Current through 2023, c. 127
Section 373.475 - COUNTY ENVIRONMENTAL TRUST FUND(a) Notwithstanding the provisions of chapter 282 and any other law relating to the apportionment of proceeds from the sale of tax-forfeited land, and except as otherwise provided in this section, a county board must deposit the money received from the sale of land under Laws 1998, chapter 389, article 16, section 31, subdivision 3, into an environmental trust fund established by the county under this section. The principal from the sale of the land may not be expended, and the county board may spend interest earned on the principal only for purposes related to the improvement of natural resources. To the extent money received from the sale is attributable to tax-forfeited land from another county, the money must be deposited in an environmental trust fund established under this section by that county board.(b) Notwithstanding paragraph (a), St.

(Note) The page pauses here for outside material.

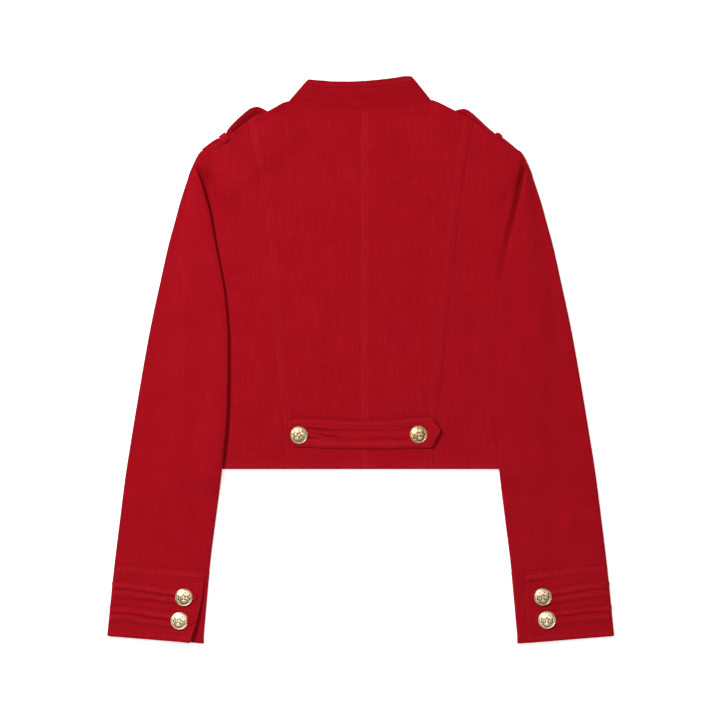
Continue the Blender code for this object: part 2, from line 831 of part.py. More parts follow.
main()
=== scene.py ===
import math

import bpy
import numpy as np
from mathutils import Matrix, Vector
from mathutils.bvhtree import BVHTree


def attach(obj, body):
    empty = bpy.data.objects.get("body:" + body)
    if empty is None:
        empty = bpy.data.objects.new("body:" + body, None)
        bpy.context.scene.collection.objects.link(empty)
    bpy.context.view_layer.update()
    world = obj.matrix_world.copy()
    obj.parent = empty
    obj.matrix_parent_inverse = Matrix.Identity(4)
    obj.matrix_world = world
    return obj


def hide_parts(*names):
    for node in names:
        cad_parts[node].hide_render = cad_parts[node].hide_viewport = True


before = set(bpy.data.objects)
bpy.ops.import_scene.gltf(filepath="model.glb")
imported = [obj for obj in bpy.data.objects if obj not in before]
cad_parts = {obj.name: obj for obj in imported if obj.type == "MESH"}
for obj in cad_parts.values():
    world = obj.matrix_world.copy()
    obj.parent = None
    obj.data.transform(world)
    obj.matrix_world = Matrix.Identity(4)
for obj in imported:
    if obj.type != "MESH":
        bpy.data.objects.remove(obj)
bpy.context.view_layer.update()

# Looks of a cropped military-style jacket with a stand collar, laid flat face down.
#
# Its back is up and its collar points to +Y. Lengths are in millimetres in the model's own frame:
# X is 0 on the centre-back seam, Y runs from the hem towards the collar, Z is the height over the
# floor. Each piece of cloth is a thin closed shell on the form of the solid that it replaces, worked
# out from the same sizes and tables, with its creases, seams and stitches added. The cut's tables
# give |X|, because both halves of the jacket have the same cut. Creases, the half belt and the
# collar give X with its sign. Functions of x and y take arrays.

MM = 0.001

# Driving sizes, as in the model; only the hem is a little lower, for its rounded edge.
CLOTH = 1.3
DOUBLE = 2.0
TAB_THICK = 1.6
BELT_THICK = 2.2
KEEPER_THICK = 1.0
BACK_LEVEL = 4.7
NECK_SIDE_X = 85.0
BACK_NECK_Y = 302.4
FRONT_NECK_Y = 240.0
UNDERARM_X = 210.0
UNDERARM_Y = 72.0
HEM_SIDE_X = 206.0
HEM_Y = -131.3
FRONT_LAP = 10.0
LAP_RAMP = (15.0, 40.0)
COLLAR_HEIGHT = 31.5
BUTTON_D = 21.4
STRAP_WIDTH = 46.0
KEEPER_AT = 54.0
KEEPER_WIDTH = 9.0
SEAM_LAP = 0.05            # how far a shell passes its seam line, so that no light comes through
SIDES = ("left", "right")


def table(columns, *rows):
    """A short table: one dict per row, with the named columns."""
    names = columns.split()
    return [dict(zip(names, row)) for row in rows]


def curve(rows, column, key="y"):
    """A table's column as a smooth function of its key, which never overshoots the rows."""
    rows = sorted(rows, key=lambda row: row[key])
    xs = np.array([row[key] for row in rows], float)
    ys = np.array([row[column] for row in rows], float)
    steps = np.diff(xs)
    slopes = np.diff(ys) / steps
    product = slopes[:-1] * slopes[1:]
    total = np.where(product > 0, slopes[:-1] + slopes[1:], 1.0)
    middle = np.where(product > 0, 2 * product / total, 0.0)
    tangents = np.concatenate([slopes[:1], middle, slopes[-1:]])

    def at(value):
        value = np.clip(np.asarray(value, float), xs[0], xs[-1])
        i = np.clip(np.searchsorted(xs, value, side="right") - 1, 0, len(steps) - 1)
        t = (value - xs[i]) / steps[i]
        h00 = (1 + 2 * t) * (1 - t) ** 2
        h10 = t * (1 - t) ** 2
        h01 = t * t * (3 - 2 * t)
        h11 = t * t * (t - 1)
        return (h00 * ys[i] + h10 * steps[i] * tangents[i]
                + h01 * ys[i + 1] + h11 * steps[i] * tangents[i + 1])

    return at


def lerp(a, b, t):
    return a + (b - a) * t


def ease(low, high, value):
    """0 below low, 1 above high, smooth between; low may be above high."""
    t = np.clip((np.asarray(value, float) - low) / (high - low), 0.0, 1.0)
    return t * t * (3 - 2 * t)


def dip(distance, width):
    """A smooth bump of height 1 where distance is 0."""
    return np.exp(-(distance / width) ** 2)


def wobble(u, seed):
    """An uneven wave between about -1 and 1."""
    return (np.sin(u + seed) + 0.7 * np.sin(2.31 * u + 1.7 * seed)
            + 0.4 * np.sin(4.13 * u + 2.9 * seed)) / 2.1


# ---------------------------------------------------------------- cut lines

ARMHOLE = table(
    "y       x",
    (250.6, 189.6),
    (246.4, 182.9),
    (226.8, 178.2),
    (204.0, 175.9),
    (186.0, 174.8),
    (162.0, 176.6),
    (132.0, 183.0),
    (98.0, 195.0),
    (84.0, 203.0),
    (72.0, 210.0),
)

SHOULDER = table(
    "x       left   right",
    (85.0, 310.2, 311.8),
    (92.0, 308.4, 309.2),
    (97.0, 305.8, 306.7),
    (102.0, 302.8, 304.0),
    (111.0, 297.8, 299.4),
    (128.0, 290.8, 290.8),
    (140.0, 282.4, 283.0),
    (156.0, 269.8, 271.8),
    (170.0, 260.6, 261.6),
    (184.0, 253.6, 253.8),
    (189.6, 250.6, 250.6),
)

PRINCESS = table(
    "y       left    right",
    (287.0, 136.4, 135.0),
    (261.6, 130.1, 130.3),
    (238.8, 125.4, 125.8),
    (186.0, 115.2, 118.6),
    (132.0, 109.9, 113.2),
    (60.0, 105.6, 104.9),
    (0.0, 101.3, 98.0),
    (-65.0, 94.0, 92.3),
    (-131.0, 90.0, 85.9),
)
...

Louis County may use up to 50 percent of the principal in an environmental trust fund established under this section in calendar years 2023, 2024, and 2025 and up to ten percent annually thereafter for renewable and climate change related economic development and environmental projects in the county that protect the environment or create clean-economy jobs and manufacturing. The county must leave a minimum of $10,000,000 as principal in the account. For purposes of this paragraph, economic development projects mean solar incentives and projects to protect Lake Superior and other waters in the Great Lakes watershed from PFAS contamination from landfills. Notwithstanding section 10.49, the environmental trust fund established under this section must be named the Mary C. Murphy Trust Fund.1998 c 389 art 16 s 31 subd 4
Amended by 2023 Minn. Laws, ch. 60,s 9-9, eff. 7/1/2023.